By Karen Parrish
American Forces Press Service
WASHINGTON, Oct. 26, 2010 – Coalition forces’ counterinsurgency strategy in Afghanistan is working but the approach needs time to build on the past year’s gains, a military official said here yesterday.
“Our progress is slow and steady, but we are making progress. And additional opportunities are being created by the progress that we’re making,” Army Brig. Gen. John W. Nicholson Jr. said.
Nicholson, director of the Joint Staff’s Afghanistan-Pakistan coordination cell, presented an Afghanistan operational update during the Association of the United States Army annual conference.
Army Gen. David H. Petraeus, commander of U.S. and International Security Assistance Force troops in Afghanistan, prepared the briefing and would have presented it himself had duties not kept him in Kabul, Nicholson said.
“Today he’s sitting down with all the commanders of ISAF [and] with the Afghan government leadership, going over how we integrate our civil-military efforts in Afghanistan,” Nicholson said.
The counterinsurgency approach of “clear, hold, build” is succeeding, Nicholson said, thanks largely to the 50,000 troops added to coalition forces since 2009.
“We’ve introduced [coalition forces] into Kandahar and Helmand, the most violent places in Afghanistan –- places that have never been cleared,” he said.
Over the past nine years, the alliance never had enough forces to clear those areas, Nicholson said. Now, ISAF is killing, capturing or driving off enemy forces there to provide security for the Afghan people.

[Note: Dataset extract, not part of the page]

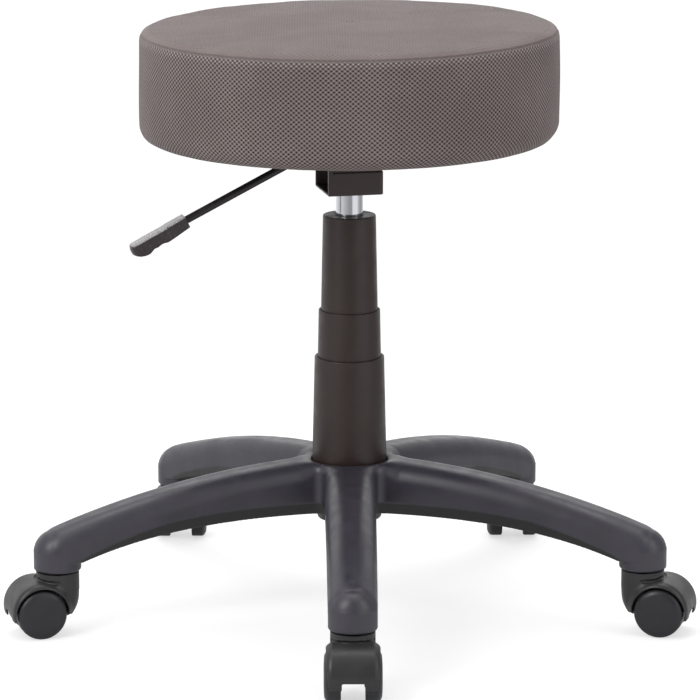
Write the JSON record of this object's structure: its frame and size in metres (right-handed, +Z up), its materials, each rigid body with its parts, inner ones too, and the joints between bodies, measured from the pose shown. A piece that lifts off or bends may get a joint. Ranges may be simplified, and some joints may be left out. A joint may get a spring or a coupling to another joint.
{
  "type": "adjustable swivel stool",
  "caption": "Round padded swivel stool with gas-lift height adjustment by a side lever, telescopic column covers and a five-star base on twin-wheel casters.",
  "frame": {"origin": "on the floor at the centre of the footprint; the swivel axis stands 29.6 mm behind it, towards +Y", "axes": "+X to the stool's right as seen from the front leg, +Y from the front leg to the rear, +Z up"},
  "size_m": [0.7016, 0.6658, 0.6015],
  "materials": {
    "seat_fabric": "grey mesh weave",
    "foam": "open-cell foam",
    "plywood": "raw birch plywood",
    "black_cloth": "non-woven black cloth",
    "black_steel": "satin black powder coat",
    "zinc_steel": "zinc plated",
    "chrome": "polished chrome",
    "cover_plastic": "satin moulded",
    "base_nylon": "fine moulded texture",
    "caster_nylon": "satin moulded",
    "wheel_nylon": "smooth moulded",
    "grip_plastic": "satin moulded",
    "rubber": "moulded rubber",
    "white_plastic": "natural acetal"
  },
  "bodies": {
    "base": {"star_base": "base_nylon", "hub_ring": "zinc_steel", "outer_column_tube": "black_steel", "guide_bush": "white_plastic", "bearing_lower_race": "zinc_steel", "ball_cage": "white_plastic", "lower_sleeve": "cover_plastic", "caster_front_stem": "zinc_steel", "caster_right_stem": "zinc_steel", "caster_rear_right_stem": "zinc_steel", "caster_rear_left_stem": "zinc_steel", "caster_left_stem": "zinc_steel"},
    "rotor": {"piston_rod": "chrome", "piston": "zinc_steel", "bearing_upper_race": "zinc_steel", "rubber_bumper": "rubber", "retaining_clip": "zinc_steel"},
    "seat": {"seat_cover": "seat_fabric", "foam_pad": "foam", "seat_board": "plywood", "dust_cover": "black_cloth", "t_nut_1": "zinc_steel", "t_nut_2": "zinc_steel", "t_nut_3": "zinc_steel", "t_nut_4": "zinc_steel", "mounting_plate": "black_steel", "plate_bolt_1": "zinc_steel", "plate_bolt_2": "zinc_steel", "plate_bolt_3": "zinc_steel", "plate_bolt_4": "zinc_steel", "bracket": "black_steel", "taper_socket": "zinc_steel", "lever_pivot_pin": "zinc_steel", "gas_cylinder": "chrome", "rod_guide": "rubber", "upper_sleeve": "cover_plastic"},
    "middle_cover": {"middle_sleeve": "cover_plastic"},
    "lever": {"lever_rod": "black_steel", "lever_grip": "grip_plastic"},
    "button": {"valve_button": "zinc_steel"},
    "caster_front": {"caster_front_housing": "caster_nylon", "caster_front_axle": "zinc_steel"},
    "caster_front_left_wheel": {"caster_front_wheel_left": "wheel_nylon"},
    "caster_front_right_wheel": {"caster_front_wheel_right": "wheel_nylon"},
    "caster_right": {"caster_right_housing": "caster_nylon", "caster_right_axle": "zinc_steel"},
    "caster_right_left_wheel": {"caster_right_wheel_left": "wheel_nylon"},
    "caster_right_right_wheel": {"caster_right_wheel_right": "wheel_nylon"},
    "caster_rear_right": {"caster_rear_right_housing": "caster_nylon", "caster_rear_right_axle": "zinc_steel"},
    "caster_rear_right_left_wheel": {"caster_rear_right_wheel_left": "wheel_nylon"},
    "caster_rear_right_right_wheel": {"caster_rear_right_wheel_right": "wheel_nylon"},
    "caster_rear_left": {"caster_rear_left_housing": "caster_nylon", "caster_rear_left_axle": "zinc_steel"},
    "caster_rear_left_left_wheel": {"caster_rear_left_wheel_left": "wheel_nylon"},
    "caster_rear_left_right_wheel": {"caster_rear_left_wheel_right": "wheel_nylon"},
    "caster_left": {"caster_left_housing": "caster_nylon", "caster_left_axle": "zinc_steel"},
    "caster_left_left_wheel": {"caster_left_wheel_left": "wheel_nylon"},
    "caster_left_right_wheel": {"caster_left_wheel_right": "wheel_nylon"}
  },
  "joints": [
    {"name": "seat_swivel", "type": "hinge", "parent": "base", "child": "rotor", "pos_m": [0, 0.0296, 0.095], "axis": [0, 0, 1], "continuous": true},
    {"name": "seat_lift", "type": "slide", "parent": "rotor", "child": "seat", "axis": [0, 0, 1], "range_m": [-0.12, 0]},
    {"name": "middle_cover_slide", "type": "slide", "parent": "base", "child": "middle_cover", "axis": [0, 0, 1], "range_m": [-0.048, 0]},
    {"name": "lever_tilt", "type": "hinge", "parent": "seat", "child": "lever", "pos_m": [-0.02152, 0.02503, 0.4756], "axis": [-0.2079, 0.9781, 0], "range_deg": [0, 8], "stiffness_Nm_per_rad": 2},
    {"name": "button_press", "type": "slide", "parent": "seat", "child": "button", "axis": [0, 0, 1], "range_m": [-0.0035, 0]},
    {"name": "caster_front_swivel", "type": "hinge", "parent": "base", "child": "caster_front", "pos_m": [0, -0.2804, 0.06], "axis": [0, 0, 1], "continuous": true},
    {"name": "caster_front_left_spin", "type": "hinge", "parent": "caster_front", "child": "caster_front_left_wheel", "pos_m": [0, -0.3024, 0.025], "axis": [1, 0, 0], "continuous": true},
    {"name": "caster_front_right_spin", "type": "hinge", "parent": "caster_front", "child": "caster_front_right_wheel", "pos_m": [0, -0.3024, 0.025], "axis": [1, 0, 0], "continuous": true},
    {"name": "caster_right_swivel", "type": "hinge", "parent": "base", "child": "caster_right", "pos_m": [0.29483, -0.06619, 0.06], "axis": [0, 0, 1], "continuous": true},
    {"name": "caster_right_left_spin", "type": "hinge", "parent": "caster_right", "child": "caster_right_left_wheel", "pos_m": [0.31575, -0.07299, 0.025], "axis": [0.309, 0.9511, 0], "continuous": true},
    {"name": "caster_right_right_spin", "type": "hinge", "parent": "caster_right", "child": "caster_right_right_wheel", "pos_m": [0.31575, -0.07299, 0.025], "axis": [0.309, 0.9511, 0], "continuous": true},
    {"name": "caster_rear_right_swivel", "type": "hinge", "parent": "base", "child": "caster_rear_right", "pos_m": [0.18221, 0.2804, 0.06], "axis": [0, 0, 1], "continuous": true},
    {"name": "caster_rear_right_left_spin", "type": "hinge", "parent": "caster_rear_right", "child": "caster_rear_right_left_wheel", "pos_m": [0.18221, 0.3024, 0.025], "axis": [-1, 0, 0], "continuous": true},
    {"name": "caster_rear_right_right_spin", "type": "hinge", "parent": "caster_rear_right", "child": "caster_rear_right_right_wheel", "pos_m": [0.18221, 0.3024, 0.025], "axis": [-1, 0, 0], "continuous": true},
    {"name": "caster_rear_left_swivel", "type": "hinge", "parent": "base", "child": "caster_rear_left", "pos_m": [-0.18221, 0.2804, 0.06], "axis": [0, 0, 1], "continuous": true},
    {"name": "caster_rear_left_left_spin", "type": "hinge", "parent": "caster_rear_left", "child": "caster_rear_left_left_wheel", "pos_m": [-0.18221, 0.3024, 0.025], "axis": [-1, 0, 0], "continuous": true},
    {"name": "caster_rear_left_right_spin", "type": "hinge", "parent": "caster_rear_left", "child": "caster_rear_left_right_wheel", "pos_m": [-0.18221, 0.3024, 0.025], "axis": [-1, 0, 0], "continuous": true},
    {"name": "caster_left_swivel", "type": "hinge", "parent": "base", "child": "caster_left", "pos_m": [-0.29483, -0.06619, 0.06], "axis": [0, 0, 1], "continuous": true},
    {"name": "caster_left_left_spin", "type": "hinge", "parent": "caster_left", "child": "caster_left_left_wheel", "pos_m": [-0.31575, -0.07299, 0.025], "axis": [0.309, -0.9511, 0], "continuous": true},
    {"name": "caster_left_right_spin", "type": "hinge", "parent": "caster_left", "child": "caster_left_right_wheel", "pos_m": [-0.31575, -0.07299, 0.025], "axis": [0.309, -0.9511, 0], "continuous": true}
  ],
  "couplings": [
    {"joint": "middle_cover_slide", "follows": "seat_lift", "ratio": 0.4},
    {"joint": "button_press", "follows": "lever_tilt", "m_per_rad": -0.0245}
  ]
}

Nicholson said the counterinsurgency strategy’s “clear” phase involves maintaining pressure on the enemy by denying safe havens, disrupting funding, supplies and communications, and killing or capturing enemy troops and more importantly, leaders.
In Afghanistan, he said, the task of capturing or killing enemy leaders is most often conducted by special operations forces.
“Every 24 hours on average, we are killing or capturing three to five mid-level leaders and 25 enemy fighters,” Nicholson said. Such attrition to the enemy’s leadership ranks, he said, is “severely disrupting their command and control in the country.”
Insurgent morale in Afghanistan is suffering as a result, Nicholson said.
The coalition’s current efforts in Afghanistan, he said, focus on Kandahar and Helmand provinces in southern Afghanistan and Kunar in the east. These three provinces are the site of 65 percent of the country’s insurgent activity, he said, and are the focus of ISAF efforts to move in, remove enemy forces, protect the population, and extend the reach of government.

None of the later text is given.